Our annual baseball preview section is out today, and already my in-box is filled with angry e-mails regarding some of my picks. Always cracks me up when folks read alterior motives into predictions, because as a practical matter, predictions are, on the whole, as useless as buying a lottery ticket. I mean, you might luck out now and then — see my pick of the Cardinals to win the World Series last season — but mostly it’s an exercise in, as another Bay Area columnist Bruce Jenkins puts it, being “dead wrong in public.”
Anyway, let’s start with my AL pick, because it should come with an asterisk. My deadline for choosing these teams came last Monday, and as a result I picked the Yankees to win the AL East and the AL pennant. This came with the assumption Chien-Ming Wang and Andy Pettitte would be healthy for the majority of the season, and the two pitchers atop their rotation may still be. It also came with the information, at the time, that Jonathan Papelbon would be starting for the Red Sox. Take those two factors, and I figured the Yanks would build enough of a cushion early against the bullpen-challenged BoSox that Boston would be bound for second place in the AL East. And because I feel the best division in baseball is the AL Central, I chose my wild-card from that division.

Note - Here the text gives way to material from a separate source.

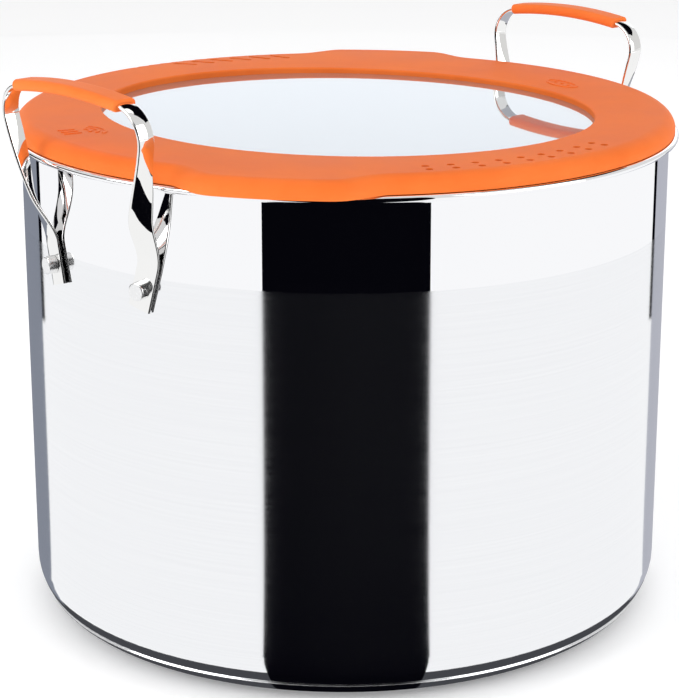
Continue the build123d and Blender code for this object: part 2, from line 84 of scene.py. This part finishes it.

Eight days later? Well, Wang has a hamstring pull (and those things have a way of hampering guys), and Pettitte is battling a tender back. And the Red Sox have put Papelbon back in the closer’s role. That changes things a lot. Ideally, I would’ve liked to have changed my pick to the Red Sox over the Yankees in the AL East, but given the deadline constraints, and the difficulties of rearranging the design on a page (my picks also are the order in which are capsules are presented), that was a no-go. So Red Sox fans, e-mail me your anger to your heart’s content. But understand, that these picks are never personal.
As for my other picks:
AL West: A colleage joked that I’ve got a man-crush on Rangers manager Ron Washington, and I suppose it’s hard to argue in light of this pick. I chose with my heart in this division, more than with my brain. But I will say this. Texas has the potential to have three very good starting pitchers (Vicente Padilla, Kevin Millwood and Brandon McCarthy), and that’s all a team needs. I think their bullpen will be OK, and their lineup should rake. The Rangers are going to better than people think.
AL Central: I went with the Indians, because a year ago at this time, they were poised for great things. Their bullpen wound up being a fatal flaw, but Cleveland fixed that over the winter, so there’s no reason the Indians can’t resemble the team that finished 2005 with such a flourish. I think the Tigers will get to the playoffs, but don’t be shocked if they struggle out of the gate. It’s rare that everything goes right two years in a row. The Twins and White Sox will be very good, too. This is the best division in baseball.
NL East: Sorry Jimmy Rollins, until your Phils fix the bullpen, they’re not even close to the best team in this division. The Mets’ lineup and bullpen will make up for a thin rotation, and GM Omar Minaya will make a move at the deadline to help if needed. A darkhorse, especially if Tim Hudson returns to form: the Braves.
NL Central: Milwaukee is a sexy pick by a lot of people this spring, and count me among those mesmerized. Ben Sheets is healthy (for now), and Chris Capuano and Jeff Suppan bring rotation depth. The bullpen could be nasty, especially if Derrick Turnbow (in a set-up role to Francisco Cordero) has rediscovered his control. The lineup is talented, the core group is young, and essentially, this team reminds me a lot of the 2000 A’s. The Astros and Cardinals, in my opinion, have fallen off just enough. Should be a great race.
NL West: No longer baseball’s worst division. The Dodgers have separated themselves, because their speed atop the order (assuming Rafael Furcal can fully recover from his ankle injury) will creat havoc, and their pitching staff won’t need many runs. The D’backs will be right with them if Randy Johnson can stay healthy once he returns to the rotation. I love the Rockies’ lineup and youthful talent, but their pitching is always a question. The Giants could finish last, or they could be in the race — Barry Bonds, as always, will be a huge factor, as will the ability of the Giants’ trainers to keep this old team on the field. As for the Padres, I picked them last because I don’t know how they’ll score runs. Overall, though, I can see only 10 games separating first from last in this division.
I like the Mets to get over the NLCS hurdle, and then win the World Series, beating either the Yankees or Red Sox along the way.
Now keep in mind, this is a guy who successfully picked only one (Florida) or four teams in his NCAA bracket. So check back in July for the mea culpa.